JOB ▸ Each line of the material below should be reproduced exactly.
* start *
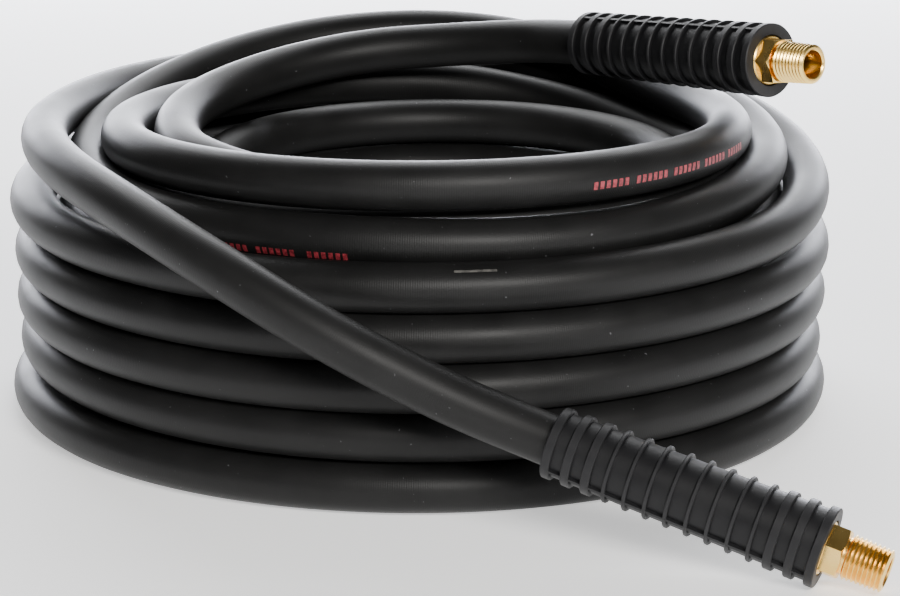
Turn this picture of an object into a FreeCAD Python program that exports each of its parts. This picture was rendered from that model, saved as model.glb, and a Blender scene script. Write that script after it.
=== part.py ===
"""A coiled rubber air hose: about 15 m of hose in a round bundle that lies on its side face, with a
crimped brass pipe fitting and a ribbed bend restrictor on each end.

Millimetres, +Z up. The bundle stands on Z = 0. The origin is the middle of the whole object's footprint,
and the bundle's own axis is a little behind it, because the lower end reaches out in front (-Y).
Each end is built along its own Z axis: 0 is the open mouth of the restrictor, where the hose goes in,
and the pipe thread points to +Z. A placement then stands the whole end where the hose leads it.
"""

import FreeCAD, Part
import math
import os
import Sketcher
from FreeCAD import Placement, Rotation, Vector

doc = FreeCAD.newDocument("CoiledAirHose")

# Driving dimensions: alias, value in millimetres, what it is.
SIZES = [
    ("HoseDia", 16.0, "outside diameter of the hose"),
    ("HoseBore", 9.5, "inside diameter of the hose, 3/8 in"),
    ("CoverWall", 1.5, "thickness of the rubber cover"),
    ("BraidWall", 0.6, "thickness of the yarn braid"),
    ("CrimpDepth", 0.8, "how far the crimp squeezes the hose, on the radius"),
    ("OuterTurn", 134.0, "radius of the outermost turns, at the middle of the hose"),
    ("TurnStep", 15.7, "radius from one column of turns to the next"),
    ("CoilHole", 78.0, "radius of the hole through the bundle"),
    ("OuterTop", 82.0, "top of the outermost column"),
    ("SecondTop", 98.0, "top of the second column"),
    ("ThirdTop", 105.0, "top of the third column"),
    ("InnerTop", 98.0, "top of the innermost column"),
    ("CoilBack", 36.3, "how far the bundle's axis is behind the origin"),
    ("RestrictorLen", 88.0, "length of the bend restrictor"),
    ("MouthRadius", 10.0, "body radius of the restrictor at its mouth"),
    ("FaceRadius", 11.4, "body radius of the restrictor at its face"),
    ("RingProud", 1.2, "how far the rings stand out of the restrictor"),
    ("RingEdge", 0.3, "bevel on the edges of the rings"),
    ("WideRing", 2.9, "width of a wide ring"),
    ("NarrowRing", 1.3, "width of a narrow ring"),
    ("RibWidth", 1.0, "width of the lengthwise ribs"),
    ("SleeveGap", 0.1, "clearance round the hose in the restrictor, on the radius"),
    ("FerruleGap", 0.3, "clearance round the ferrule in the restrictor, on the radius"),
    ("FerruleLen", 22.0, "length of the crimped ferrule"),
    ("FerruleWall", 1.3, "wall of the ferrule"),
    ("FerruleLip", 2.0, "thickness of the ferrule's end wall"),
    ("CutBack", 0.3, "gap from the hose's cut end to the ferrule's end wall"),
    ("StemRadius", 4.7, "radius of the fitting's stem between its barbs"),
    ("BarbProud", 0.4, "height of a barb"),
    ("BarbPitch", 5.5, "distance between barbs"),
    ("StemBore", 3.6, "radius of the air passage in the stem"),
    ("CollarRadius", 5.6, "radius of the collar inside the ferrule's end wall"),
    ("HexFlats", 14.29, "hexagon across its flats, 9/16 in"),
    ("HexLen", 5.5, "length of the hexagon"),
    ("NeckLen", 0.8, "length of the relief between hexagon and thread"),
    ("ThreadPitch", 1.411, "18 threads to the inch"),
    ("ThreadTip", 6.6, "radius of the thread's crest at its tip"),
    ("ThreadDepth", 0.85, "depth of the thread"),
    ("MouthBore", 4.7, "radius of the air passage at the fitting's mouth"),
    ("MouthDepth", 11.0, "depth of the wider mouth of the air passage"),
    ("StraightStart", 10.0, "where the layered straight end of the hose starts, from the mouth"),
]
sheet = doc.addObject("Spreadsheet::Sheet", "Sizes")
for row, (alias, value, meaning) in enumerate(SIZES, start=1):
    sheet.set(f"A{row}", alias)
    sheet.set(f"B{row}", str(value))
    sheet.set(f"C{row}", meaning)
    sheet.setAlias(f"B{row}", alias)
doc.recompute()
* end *
EXERCISE SOLUTION ▸
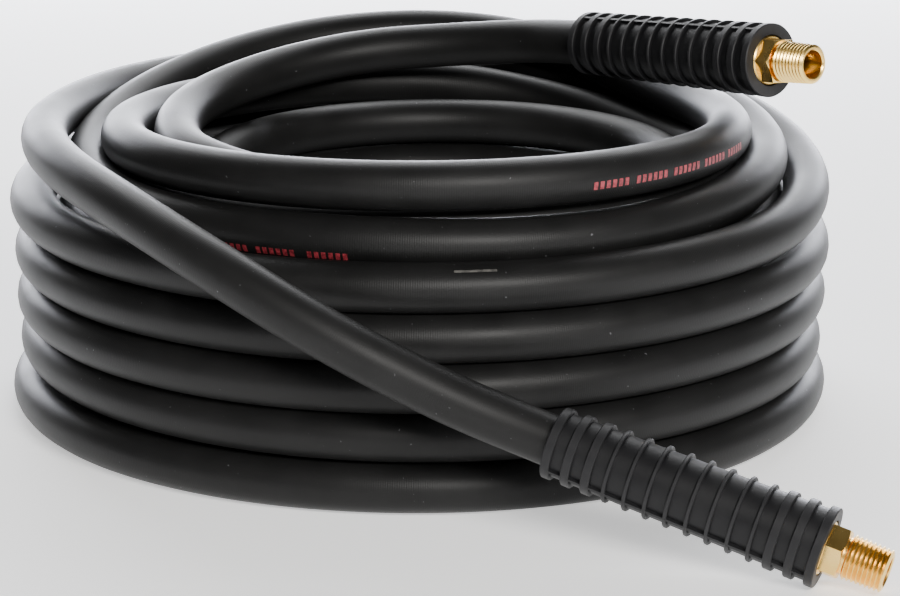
Turn this picture of an object into a FreeCAD Python program that exports each of its parts. This picture was rendered from that model, saved as model.glb, and a Blender scene script. Write that script after it.
=== part.py ===
"""A coiled rubber air hose: about 15 m of hose in a round bundle that lies on its side face, with a
crimped brass pipe fitting and a ribbed bend restrictor on each end.

Millimetres, +Z up. The bundle stands on Z = 0. The origin is the middle of the whole object's footprint,
and the bundle's own axis is a little behind it, because the lower end reaches out in front (-Y).
Each end is built along its own Z axis: 0 is the open mouth of the restrictor, where the hose goes in,
and the pipe thread points to +Z. A placement then stands the whole end where the hose leads it.
"""

import FreeCAD, Part
import math
import os
import Sketcher
from FreeCAD import Placement, Rotation, Vector

doc = FreeCAD.newDocument("CoiledAirHose")

# Driving dimensions: alias, value in millimetres, what it is.
SIZES = [
    ("HoseDia", 16.0, "outside diameter of the hose"),
    ("HoseBore", 9.5, "inside diameter of the hose, 3/8 in"),
    ("CoverWall", 1.5, "thickness of the rubber cover"),
    ("BraidWall", 0.6, "thickness of the yarn braid"),
    ("CrimpDepth", 0.8, "how far the crimp squeezes the hose, on the radius"),
    ("OuterTurn", 134.0, "radius of the outermost turns, at the middle of the hose"),
    ("TurnStep", 15.7, "radius from one column of turns to the next"),
    ("CoilHole", 78.0, "radius of the hole through the bundle"),
    ("OuterTop", 82.0, "top of the outermost column"),
    ("SecondTop", 98.0, "top of the second column"),
    ("ThirdTop", 105.0, "top of the third column"),
    ("InnerTop", 98.0, "top of the innermost column"),
    ("CoilBack", 36.3, "how far the bundle's axis is behind the origin"),
    ("RestrictorLen", 88.0, "length of the bend restrictor"),
    ("MouthRadius", 10.0, "body radius of the restrictor at its mouth"),
    ("FaceRadius", 11.4, "body radius of the restrictor at its face"),
    ("RingProud", 1.2, "how far the rings stand out of the restrictor"),
    ("RingEdge", 0.3, "bevel on the edges of the rings"),
    ("WideRing", 2.9, "width of a wide ring"),
    ("NarrowRing", 1.3, "width of a narrow ring"),
    ("RibWidth", 1.0, "width of the lengthwise ribs"),
    ("SleeveGap", 0.1, "clearance round the hose in the restrictor, on the radius"),
    ("FerruleGap", 0.3, "clearance round the ferrule in the restrictor, on the radius"),
    ("FerruleLen", 22.0, "length of the crimped ferrule"),
    ("FerruleWall", 1.3, "wall of the ferrule"),
    ("FerruleLip", 2.0, "thickness of the ferrule's end wall"),
    ("CutBack", 0.3, "gap from the hose's cut end to the ferrule's end wall"),
    ("StemRadius", 4.7, "radius of the fitting's stem between its barbs"),
    ("BarbProud", 0.4, "height of a barb"),
    ("BarbPitch", 5.5, "distance between barbs"),
    ("StemBore", 3.6, "radius of the air passage in the stem"),
    ("CollarRadius", 5.6, "radius of the collar inside the ferrule's end wall"),
    ("HexFlats", 14.29, "hexagon across its flats, 9/16 in"),
    ("HexLen", 5.5, "length of the hexagon"),
    ("NeckLen", 0.8, "length of the relief between hexagon and thread"),
    ("ThreadPitch", 1.411, "18 threads to the inch"),
    ("ThreadTip", 6.6, "radius of the thread's crest at its tip"),
    ("ThreadDepth", 0.85, "depth of the thread"),
    ("MouthBore", 4.7, "radius of the air passage at the fitting's mouth"),
    ("MouthDepth", 11.0, "depth of the wider mouth of the air passage"),
    ("StraightStart", 10.0, "where the layered straight end of the hose starts, from the mouth"),
]
sheet = doc.addObject("Spreadsheet::Sheet", "Sizes")
for row, (alias, value, meaning) in enumerate(SIZES, start=1):
    sheet.set(f"A{row}", alias)
    sheet.set(f"B{row}", str(value))
    sheet.set(f"C{row}", meaning)
    sheet.setAlias(f"B{row}", alias)
doc.recompute()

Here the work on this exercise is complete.